According to a survey by SunTrust Bank, money is the leading cause of stress in relationships. Although divorce rates are falling, nearly 40% of all marriages are dissolved before a couple reaches their ten-year anniversary. Again, money is the primary culprit. I realize no one enters a marriage with the anticipation of ending it, but there are ways to safeguard your union.

Tip #1: Work together with a financial planner.

The first suggestion I give friends planning a marriage and those who already are married is to consult a financial advisor. When I was an advisor for Ameriprise, a client said that working with me was pretty much the same as meeting with a marriage counselor. I suppose she was right. After all, an advisor is a neutral party who sees both sides of the financial coin and offers ways to make your money work for the two of you.

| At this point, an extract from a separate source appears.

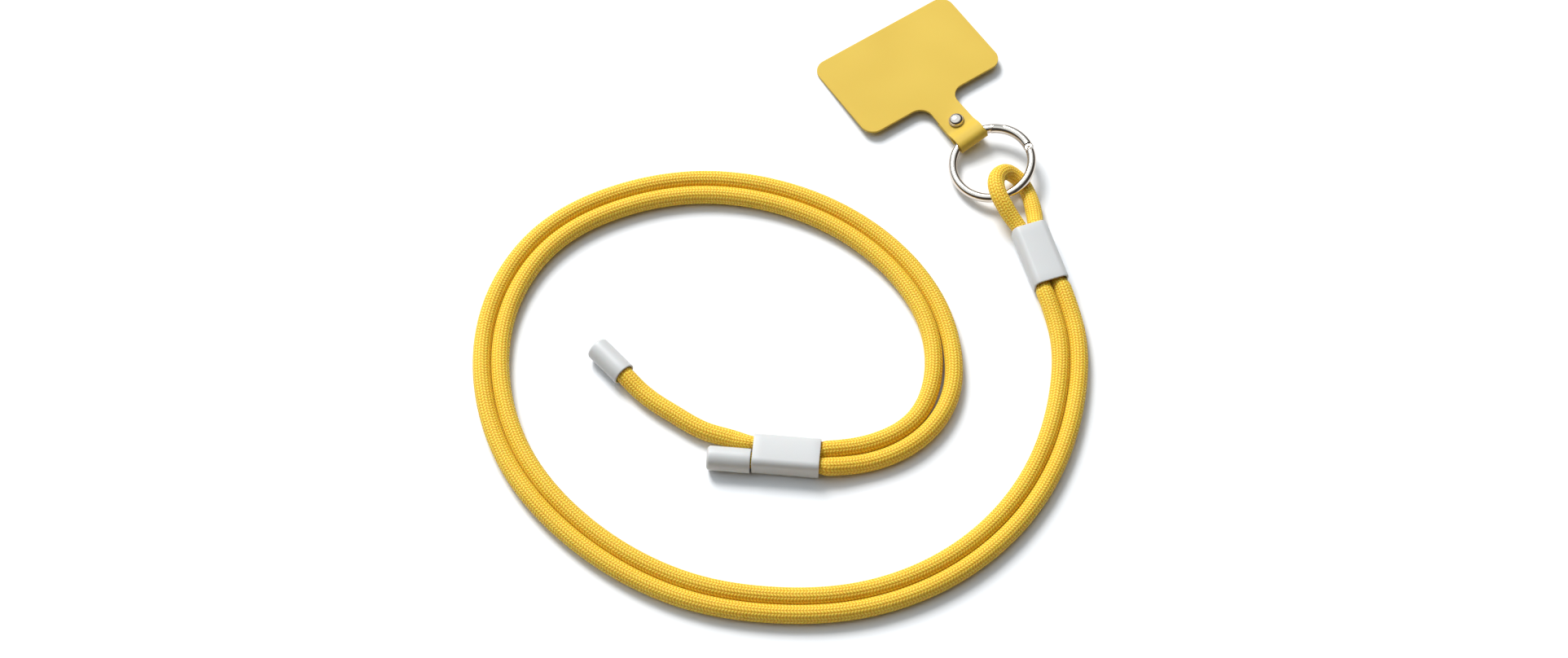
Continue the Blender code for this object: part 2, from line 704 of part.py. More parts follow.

When you meet with an advisor, you put everything out on the table – there are no secrets. You know what your partner is bringing to the union, and your partner knows what you’re bringing – good and bad. There really isn’t a better way to start a partnership than with full disclosure, and working a financial advisor is the best way to achieve this.

Tip #2: Identify your money personalities.

A few years ago, I discovered that my husband and I have drastically different views of money. I knew that we didn’t always agree on how it should be spent, but it wasn’t until I identified our individual Money Personalities that our differences made sense. There are five: Love, Security, Value, Recognition and Status:

  • My Money Personality is Recognition. I view money as an opportunity to create something. I am a big thinker, risk taker and never give up — even to my detriment. My “disempowering belief” is that I need to prove I can do it.
  • My husband has a Security Money Personality. He views money as safety so he hoards it, looks for the best deal and lives below his means. He is not a dreamer or a risk taker. His “disempowering belief” is that no matter how much he has, it may disappear.

It’s no wonder we would often clash when dealing with finances. Before we discovered this, I couldn’t figure out why every time I shared an idea with Mark, he would play devil’s advocate (I saw this as ‘Shut her down!), and I would feel like I wasn’t being heard. Now I understand that he was afraid I would go do something risky.

Now that we both understand each other’s money personalities, it’s changed everything. We realize we are the perfect team. We cherish each other’s opinions and are no longer reacting to each other.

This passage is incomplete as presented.